President Xi Jinping’s “China Dream” has turned into a nightmare for Hong Kong.
In the past two years, the city has seen a crackdown on civil liberties, mass arrests and imprisonment of pro-democracy activists, and a zero-Covid-19 policy that has turned into a disaster.
The situation is so bad that the architect of Hong Kong’s misery, Comrade Xi, has issued a rebuke to Beijing’s puppet government headed by Carrie Lam.
“[The administration] must mobilize all power and resources to take all necessary measures to ensure the safety and health of the Hong Kong people, and ensure stability,” the general secretary of China’s ruling Communist Party said, according to media reports.

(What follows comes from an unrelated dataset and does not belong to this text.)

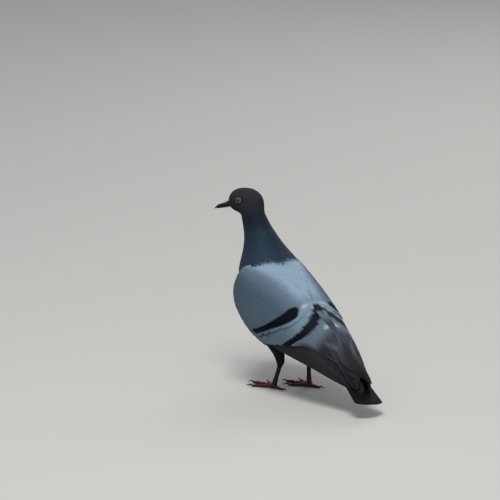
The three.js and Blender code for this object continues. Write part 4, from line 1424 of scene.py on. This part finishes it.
class PIGEON_OT_feet(bpy.types.Operator):
    """Shape the legs, toes and claws"""

    bl_idname = "pigeon.feet"
    bl_label = "Feet"

    def execute(self, context):
        tint = context.scene.pigeon_colours
        leg = horn_material("Leg skin", tint.leg, roughness=0.55, grain=1500, bump=0.25, scutes=0.07)
        claw = horn_material("Claw", tint.claw, roughness=0.35, grain=1200, bump=0.1)
        for side_name in SIDES:
            build_leg(side_name, leg)
            build_claws(side_name, claw)
        return {"FINISHED"}


class PIGEON_OT_stage(bpy.types.Operator):
    """Set out the floor, the lights and the camera"""

    bl_idname = "pigeon.stage"
    bl_label = "Stage"

    def execute(self, context):
        build_stage()
        return {"FINISHED"}


OPERATORS = (PIGEON_OT_skin, PIGEON_OT_plumage, PIGEON_OT_wings, PIGEON_OT_tail, PIGEON_OT_eyes,
             PIGEON_OT_bill, PIGEON_OT_feet, PIGEON_OT_stage)


class PIGEON_PT_panel(bpy.types.Panel):
    """Settings and steps of the pigeon"""

    bl_idname = "PIGEON_PT_panel"
    bl_label = "Pigeon"
    bl_space_type = "VIEW_3D"
    bl_region_type = "UI"
    bl_category = "Pigeon"

    def draw(self, context):
        for group in (context.scene.pigeon_sizes, context.scene.pigeon_colours):
            for name in group.__annotations__:
                self.layout.prop(group, name)
        for operator in OPERATORS:
            self.layout.operator(operator.bl_idname)


CLASSES = (PigeonColours, PigeonSizes, *OPERATORS, PIGEON_PT_panel)


def register():
    for cls in CLASSES:
        bpy.utils.register_class(cls)
    bpy.types.Scene.pigeon_colours = bpy.props.PointerProperty(type=PigeonColours)
    bpy.types.Scene.pigeon_sizes = bpy.props.PointerProperty(type=PigeonSizes)


def unregister():
    del bpy.types.Scene.pigeon_sizes
    del bpy.types.Scene.pigeon_colours
    for cls in reversed(CLASSES):
        bpy.utils.unregister_class(cls)


def main():
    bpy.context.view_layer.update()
    register()
    for operator in OPERATORS:
        group, name = operator.bl_idname.split(".")
        if getattr(getattr(bpy.ops, group), name)() != {"FINISHED"}:
            raise RuntimeError(f"{operator.bl_idname} did not finish")


if __name__ == "__main__":
    main()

A record 1,619 confirmed Covid-19 infections were reported on Tuesday. Another 5,400 preliminary positive results were also announced.
Media reports have since suggested that new daily infections could climb to more than 4,000 as the Omicron-fuelled outbreak continues to spread.
City in chaos:
- Apart from the Covid-19 crisis, Hong Kong has suffered political upheaval.
- A Beijing-imposed National Security Law has muzzled the media and seen hundreds of pro-democracy activists arrested.
- Many are now languishing in prison cells.
- The clampdown came after mass protests in 2019.
- Known as the summer of discontent, millions of Hong Kong people took part in pro-democracy rallies.
- China’s response was to rip up the “One Country, Two Systems” model agreed before the 1997 handover, ending British rule.
Delve deeper: Roland Freudenstein, the policy director of the Wilfried Marten Centre for European Studies in Brussels, warned of the dangers facing Hong Kong in an essay published by EUobserver back in 2020.
What he said: “In total contravention of the Sino-British Joint Declaration about Hong Kong, China imposed a ‘security law’ on the city, which will mean direct Chinese police and intelligence presence there and the end of the ‘One Country, Two Systems principle.”
The future is in the past: Hong Kong’s judiciary is now at risk of being breached after the city’s media was silenced following the closure of pro-democracy newspaper Apple Daily last June.
Rule of law: “Terrorism and sedition charges are being improperly used to stifle the exercise of fundamental rights, which are protected under international law,” United Nations’ Special Rapporteurs stressed in 2021.
Red terror: “In one year, the National Security Law has put Hong Kong on a rapid path to becoming a police state and created a human rights emergency for the people living there,” Yamini Mishra, the Asia-Pacific regional director at Amnesty International, said.
China Factor comment: Beijing has already swept away the last vestiges of the city’s “autonomy.” In 2019, China’s state-run media described the massive pro-democracy protests as a “Color Revolution.” Now, life for Hong Kong’s residents is seen through a prism of red.